High rate may have hit jobs
July 29: Defending the baby steps taken by the Reserve Bank to contain the high headline inflation, the chief economic advisor, Mr Kaushik Basu, on Friday said more aggressive steps could have adversely affected growth and jobs. “We don’t want to jeopardise the employment situation in the country by putting a brake on inflation,” Mr Basu said.
On July 27, the RBI had raised its overnight lending (repo) and borrowing (reverse repo) rates by 25 basis points and 50 basis points to 5.75 per cent and 4.50 per cent, respectively, primarily with a view to curb high inflation. “If you see the steps that RBI has taken from January up to now, they are a good, aggressive set of measures phased out very carefully,” Mr Basu said on the RBI moves to curb inflation.

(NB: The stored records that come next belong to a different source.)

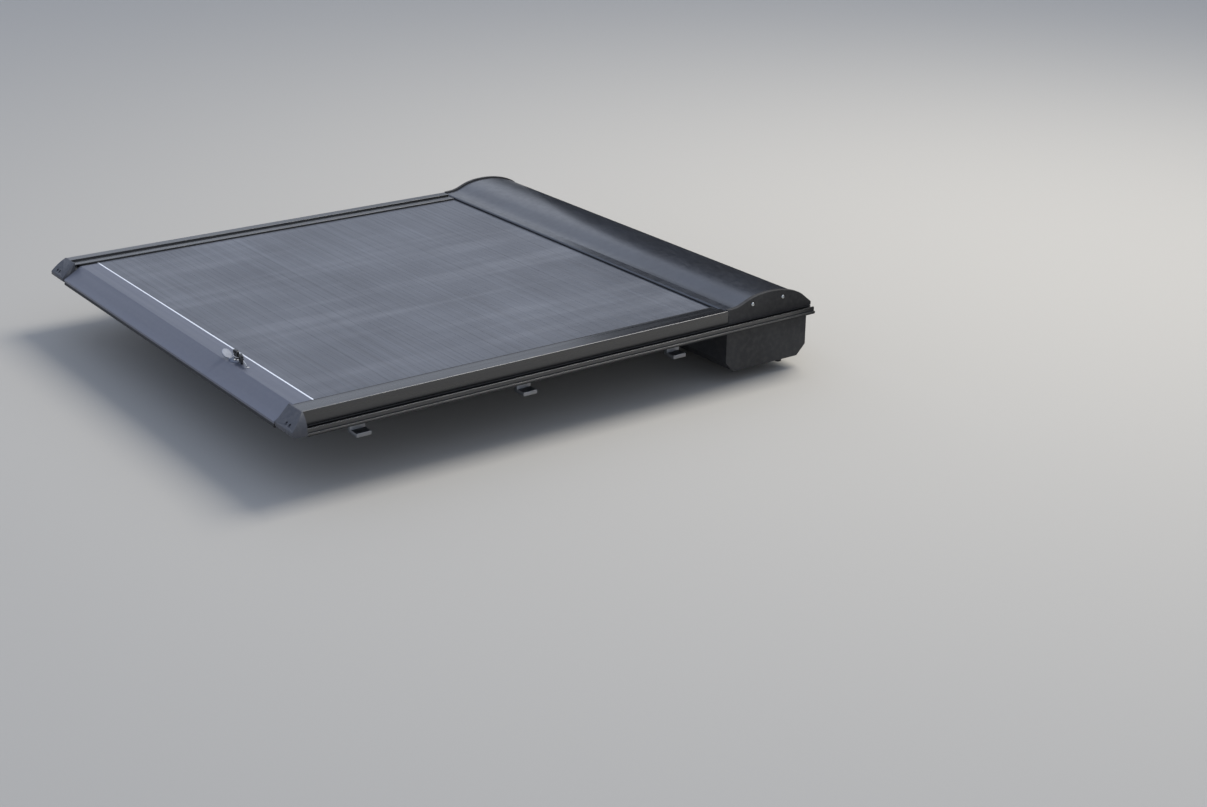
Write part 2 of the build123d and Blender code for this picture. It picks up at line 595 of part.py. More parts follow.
def build_rails():
    """Everything that is fixed along the sides of the bed."""
    rail, cap = make_rail(), make_end_cap()
    gasket = block((CLAMP_X + 8, FOOT_OUT - 1), (RAIL_REAR, FRONT), (0, SEAT))
    wiper = block((LIP_EDGE - 4, LIP_EDGE), (RAIL_REAR + 14, MOUTH - 3), (LEAD_TOP + 0.3, LIP_TOP - 0.4))
    glide_x, glide_z = (LIP_EDGE + 2, RAIL_OUT - WALL - 1), (CHANNEL_FLOOR, CHANNEL_FLOOR + 1.2)
    glide = block(glide_x, (RAIL_REAR + 2, MOUTH - 2), glide_z)
    for name, side in SIDES.items():
        save(f"rail_{name}", on_side(rail, side))
        save(f"end_cap_{name}", on_side(cap, side))
    save("rail_gaskets", both_sides(gasket))
    save("rail_wipers", both_sides(wiper))
    save("rail_glides", both_sides(glide))
    strikers = [on_side(make_striker(name), side) for name, side in SIDES.items()]
    save("lock_strikers", Compound(children=strikers))
    screws = [on_side(cap_screw(x, z), side) for side in SIDES.values() for x, z in SCREW_PORTS]
    save("end_cap_screws", Compound(children=screws))
    makers = {"clamp_jaws": make_clamp, "clamp_bolts": make_clamp_bolt, "clamp_nuts": make_clamp_nut}
    for node, maker in makers.items():
        pieces = [on_side(maker(y), side) for side in SIDES.values() for y in CLAMP_YS]
        save(node, Compound(children=pieces))


def build_canister():
    """The housing at the front and what is fixed inside it."""
    plate, end = make_end_plate(), make_tray_end()
    for name, side in SIDES.items():
        save(f"end_plate_{name}", on_side(plate, side))
        save(f"tray_end_{name}", on_side(end, side))
    screws = [on_side(plate_screw(y, z), side) for side in SIDES.values() for y, z in SCREW_SPOTS]
    save("end_plate_screws", Compound(children=screws))
    save("canister_lid", make_lid())
    save("canister_tray", make_tray())
    over_slats = SLAT_BOTTOM + SLAT_THICK + 0.4
    save("mouth_wiper", block((-700, 700), (MOUTH + 0.5, MOUTH + 3), (over_slats, 50.5)))
    save("bulkhead_seal", block((-690, 690), (FRONT - 2, FRONT + 4), (-15, 15)))
    save("drain_spouts", Compound(children=[make_spout(side * SPOUT_X) for side in SIDES.values()]))
    save("drum_shaft", make_shaft())
    save("shaft_brackets", both_sides(make_bracket()))
    save("roller_brackets", both_sides(make_roller_bracket()))
    save("torsion_spring", make_spring())
    collar = rod_x(258, 272, DRUM_Y, DRUM_Z, 19) - rod_x(257, 273, DRUM_Y, DRUM_Z, SHAFT_RADIUS)
    save("spring_collar", collar)


def build_drum():
    """What turns inside the canister."""
    tube = rod_x(-DRUM_HALF, DRUM_HALF, DRUM_Y, DRUM_Z, DRUM_RADIUS)
    inside = rod_x(-DRUM_HALF - 1, DRUM_HALF + 1, DRUM_Y, DRUM_Z, DRUM_RADIUS - TUBE_WALL)
    save("drum_tube", tube - inside)
    bushes = [make_bush(-DRUM_HALF, -DRUM_HALF + BUSH_LENGTH), make_bush(DRUM_HALF - BUSH_LENGTH, DRUM_HALF)]
    save("drum_bushes", Compound(children=bushes))
    save("drum_wrap", make_wrap())
    save("guide_roller", make_roller())


def build_curtain():
    """The slatted curtain, from the lead rail to the drum."""
    run = SLATS_PER_NODE * SLAT_PITCH
    for i in range(SLAT_NODES):
        save(f"slats_{i + 1:02d}", make_slats(CURTAIN_REAR + i * run, i * SLAT_STEP))
    save("curtain_lead_in", make_lead_in(CURTAIN_REAR + SLAT_NODES * run))


def build_lead_rail():
    """The rail that leads the curtain, with its lock, rods and keys."""
    save("lead_rail", make_lead_rail())
    trim_x, trim_y = (-LIP_EDGE + 5, LIP_EDGE - 5), (LEAD_FLAT[1], CURTAIN_REAR - 0.6)
    save("lead_trim", block(trim_x, trim_y, (38, LEAD_TOP)))
    save("tail_seal", make_tail_seal())
    for name, side in SIDES.items():
        save(f"lead_end_{name}", on_side(make_lead_end(ROD_LINES[name]), side))
        save(f"lock_rod_{name}", make_rod(name))
    save("lock_housing", make_lock_housing())
    save("lock_escutcheon", make_escutcheon())
    save("dust_cover", make_dust_cover())
    save("lock_cylinder", make_cylinder())
    save("lock_cam", make_cam())
    rivet_head = rod_z(LEAD_TOP, LEAD_TOP + 1.2, RIVET_X, LOCK_Y, 3.5)
    save("band_rivet", rivet_head + rod_z(LEAD_TOP - 4, LEAD_TOP, RIVET_X, LOCK_Y, 2))
    face = Pos(LOCK_X, LOCK_Y, LEAD_TOP + 2.2)
    save("key_head", face * (key_bow() - key_blade(1)))
    save("key_blade", face * key_blade(9.2))
    save("key_ring", make_ring())
    place = spare_key_place()
    save("spare_key_head", place * (key_bow() - key_blade(1)))
    save("spare_key_blade", place * key_blade(27))


build_rails()
build_canister()
build_drum()
build_curtain()
build_lead_rail()
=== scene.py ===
"""Looks of a roll-up tonneau cover: finishes for its extrusions, and finely shaped seals, screws, keys and slats.

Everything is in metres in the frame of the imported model: X across the bed, +Y to the cab, +Z up. Sizes that a
maker would read off a drawing are given in millimetres and turned to metres by MM.
"""
import logging
import math
from dataclasses import dataclass
from enum import Enum
from typing import Any, Mapping, Sequence

import bmesh
import bpy
import numpy as np
from mathutils import Matrix, Vector


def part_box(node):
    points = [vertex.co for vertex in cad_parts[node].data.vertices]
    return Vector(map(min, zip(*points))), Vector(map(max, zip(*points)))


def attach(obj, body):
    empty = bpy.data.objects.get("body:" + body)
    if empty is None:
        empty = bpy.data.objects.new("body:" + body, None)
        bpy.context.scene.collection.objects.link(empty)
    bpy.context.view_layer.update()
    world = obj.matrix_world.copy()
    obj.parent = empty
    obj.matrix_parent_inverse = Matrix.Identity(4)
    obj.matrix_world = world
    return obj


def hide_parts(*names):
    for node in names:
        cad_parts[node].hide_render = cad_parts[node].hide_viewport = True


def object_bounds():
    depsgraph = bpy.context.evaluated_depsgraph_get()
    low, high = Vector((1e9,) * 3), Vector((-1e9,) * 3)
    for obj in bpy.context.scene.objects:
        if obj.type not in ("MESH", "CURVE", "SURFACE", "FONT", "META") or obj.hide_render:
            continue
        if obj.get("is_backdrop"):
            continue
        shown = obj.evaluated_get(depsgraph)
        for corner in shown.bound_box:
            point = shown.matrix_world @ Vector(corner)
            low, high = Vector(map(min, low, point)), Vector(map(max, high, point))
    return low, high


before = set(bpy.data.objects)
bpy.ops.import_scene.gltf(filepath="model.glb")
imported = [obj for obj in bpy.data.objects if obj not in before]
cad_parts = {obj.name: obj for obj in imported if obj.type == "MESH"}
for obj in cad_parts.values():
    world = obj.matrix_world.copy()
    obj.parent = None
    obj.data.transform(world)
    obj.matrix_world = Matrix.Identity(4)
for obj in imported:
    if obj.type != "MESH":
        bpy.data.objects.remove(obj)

MM = 0.001
LOG = logging.getLogger("tonneau")
NodeLinks = Mapping[str, Any]


# ---- small tools --------------------------------------------------------------------------------
def linear(colour: str) -> tuple[float, float, float, float]:
    """Turn an sRGB hex colour to linear light.

    Args:
        colour: Six hex digits after a hash.

    Returns:
        Linear red, green, blue, and an alpha of one. Each channel c becomes c/12.92 below 0.04045,
        and ((c + 0.055) / 1.055) to the power 2.4 above it.
    """
    channels = np.array([int(colour[i:i + 2], 16) for i in (1, 3, 5)]) / 255.0
    low, high = channels / 12.92, ((channels + 0.055) / 1.055) ** 2.4
    return (*np.where(channels <= 0.04045, low, high).tolist(), 1.0)


def add(tree: bpy.types.NodeTree, kind: str, links: NodeLinks | None = None, **settings: Any) -> bpy.types.Node:
    """Add a shader node with its settings and its inputs.

    Args:
        tree: The node tree that gets the node.
        kind: The node's type, without the word ShaderNode in front.
        links: Input name or number, to a value, a socket, or a (node, output name) pair.
        settings: Properties of the node itself.

    Returns:
        The new node.
    """
    node = tree.nodes.new("ShaderNode" + kind)
    for name, value in settings.items():
        setattr(node, name, value)
    for name, value in (links or {}).items():
        socket = node.inputs[name]
        if isinstance(value, tuple) and isinstance(value[0], bpy.types.Node):
            tree.links.new(value[0].outputs[value[1]], socket)
        elif isinstance(value, bpy.types.NodeSocket):
            tree.links.new(value, socket)
        else:
            socket.default_value = value
    return node


def ramp(tree: bpy.types.NodeTree, source: Any, stops: Sequence[tuple[float, str]]) -> bpy.types.NodeSocket:
    """Add a colour ramp.

    Args:
        tree: The node tree that gets the ramp.
        source: What drives it, as in add.
        stops: Place from 0 to 1 and hex colour of each stop, in order.

    Returns:
        The ramp's colour output.
    """
    node = add(tree, "ValToRGB", {"Fac": source})
    elements = node.color_ramp.elements
    while len(elements) < len(stops):
        elements.new(0.5)
    for element, (place, colour) in zip(elements, stops):
        element.position = place
        element.color = linear(colour)
    return node.outputs["Color"]


# ---- finishes -----------------------------------------------------------------------------------
class Grain(Enum):
    """How a finish's fine relief is laid out, as the stretch of its noise along X, Y and Z."""

    ROUND = (1.0, 1.0, 1.0)
    DRAWN_X = (0.02, 1.0, 1.0)
    DRAWN_Y = (1.0, 0.02, 1.0)


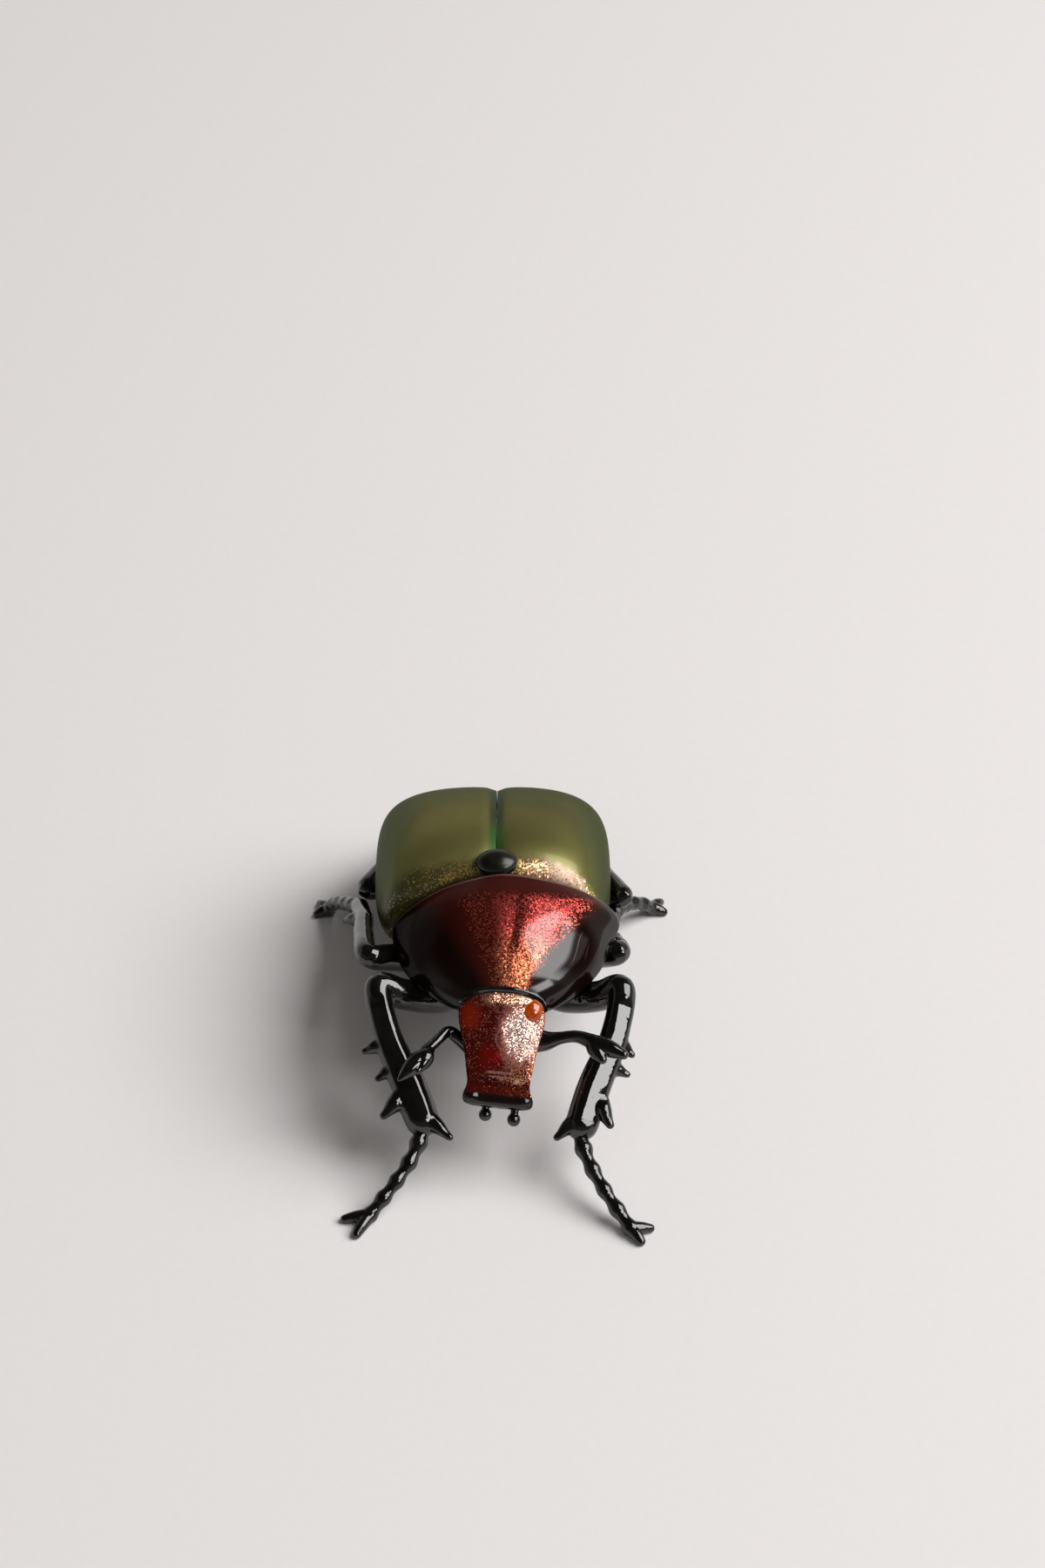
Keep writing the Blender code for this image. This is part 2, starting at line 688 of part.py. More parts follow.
def main():
    clear_scene()
    holder = bpy.data.objects.new("figure", None)
    holder.location = -CENTRE * MM
    bpy.context.scene.collection.objects.link(holder)
    finishes = {
        "black": glass("black_glass", (0.006, 0.006, 0.007), 0.05),
        "red": glass("copper_red_glass", (0.36, 0.05, 0.03), 0.3, 0.6),
        "green": glass("green_glass", (0.2, 0.24, 0.06), 0.35, 0.6),
        "amber": glass("amber_glass", (0.75, 0.16, 0.02), 0.1),
    }
    face, bead, head_room, shield_room = add_body(finishes, holder)
    add_face(finishes, holder, face, bead, head_room)
    chest_room = chest("chest_room", finishes["black"], holder, GAP)
    body_room = belly("body_room", finishes["black"], holder, GAP, ELYTRA_FRONT - 0.2)
    floor = floor_cutter(finishes, holder)
    for name in FEMORA:
        add_leg(name, finishes, holder, (chest_room, body_room, shield_room), floor)


main()
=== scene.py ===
import math

import bmesh
import bpy
from mathutils import Matrix, Vector


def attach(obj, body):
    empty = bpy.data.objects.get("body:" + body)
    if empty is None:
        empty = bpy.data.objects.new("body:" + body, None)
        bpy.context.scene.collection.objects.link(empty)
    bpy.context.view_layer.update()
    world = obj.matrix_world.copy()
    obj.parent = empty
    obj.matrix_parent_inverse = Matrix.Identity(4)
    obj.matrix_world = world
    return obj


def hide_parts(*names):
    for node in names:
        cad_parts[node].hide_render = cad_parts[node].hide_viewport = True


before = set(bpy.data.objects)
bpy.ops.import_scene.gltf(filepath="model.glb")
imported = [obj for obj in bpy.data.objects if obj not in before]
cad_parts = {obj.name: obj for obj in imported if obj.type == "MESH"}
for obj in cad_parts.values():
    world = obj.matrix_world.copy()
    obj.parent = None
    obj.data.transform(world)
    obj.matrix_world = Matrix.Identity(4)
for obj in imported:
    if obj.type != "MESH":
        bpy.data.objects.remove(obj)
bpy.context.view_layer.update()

# places below are in millimetres, in the same frame as the CAD's values: X to the beetle's left,
# Y to its rear, Z up; left and right are the beetle's own
mm = 0.001
middle = Vector((-0.997, 34.274, 0.0))
scene = bpy.context.scene


def toFrame(point):
    return (Vector(point) - middle) * mm


def powerOf(value, power):
    return math.copysign(abs(value) ** (2 / power), value)


def bell(value, centre, width):
    return math.exp(-(((value - centre) / width) ** 2))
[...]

Early on July, RBI had hiked these short-term rates by 25 basis points each as inflation remained above 10 per cent for the fifth month in a row. Since January, the central bank has raised its rates four times this year.
“RBI has taken several small steps towards correction and it is a judicious way to go. Our growth is really buoyant, but is still in a recovery mode from the downturn a year ago and we don’t want to destroy that,” Mr Basu said.
The chief economic advisor noted that by not jacking up the cash reserve ratio but raising the policy rates and narrowing the corridor are very sophisticated moves to gently bring inflation down.